Pope Francis this week called on various Christian groups to work together to build a stronger bond of friendship and love.
“I urge you to continue to walk together, sharing life and brotherly love,” said the pope in a video message to a gathering of members of the John 17 Movement in the United States.
The pontiff said the testimony the group shares every time they met with the pope “gives me hope and gives me joy.”
The John 17 Movement was started in 2013 by Pentecostal pastor Joe Tosini who felt the urge to pray for then newly-elected Pope Francis.
The Movement takes its name from St. John’s Gospel, chapter 17, where Jesus prays, “That they may be one.”
The pope’s message on Wednesday, June 9, was addressed to members of the movement who were holding a retreat on the theme “Relational Reconciliation, a New Way to Christian Reconciliation.”
“Whether you love or not, the love that became flesh, the love that gave life for us, that is the way,” he said in the video.
“Very often we confuse love with a kind of platonic, idealistic philosophy. Love is concrete, love gives its life for others, as Jesus gave it for us. Perhaps because love is not taught, it is lived, and you are teaching us by living it,” added Pope Francis.
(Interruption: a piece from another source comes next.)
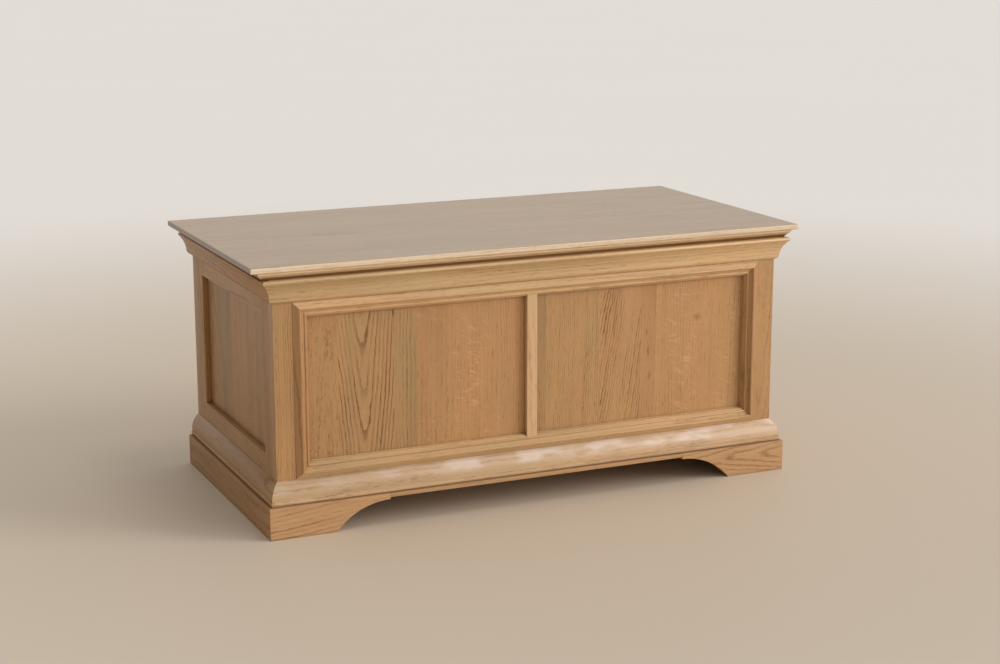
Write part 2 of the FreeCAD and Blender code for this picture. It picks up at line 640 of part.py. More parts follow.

He said the John 17 Movement is about people who, while having a cappuccino, dinner or an ice cream around the table, discover they are brothers.
“Even if there is no table, even if there is no cappuccino, even if there is no ice cream, even if there is no coffee, because there is poverty and there is way, we are still brothers, and we must say this to each other … we are children of the one same Father,” he said.
Pope Francis said “love has no need for profound theological knowledge, which is however necessary.”
“Love is an encounter of life, first with the Lord Jesus, with the person of Jesus, and from there on, from that encounter of love, friendship, brotherhood and the certainty of being children of the same Father are born,” he said.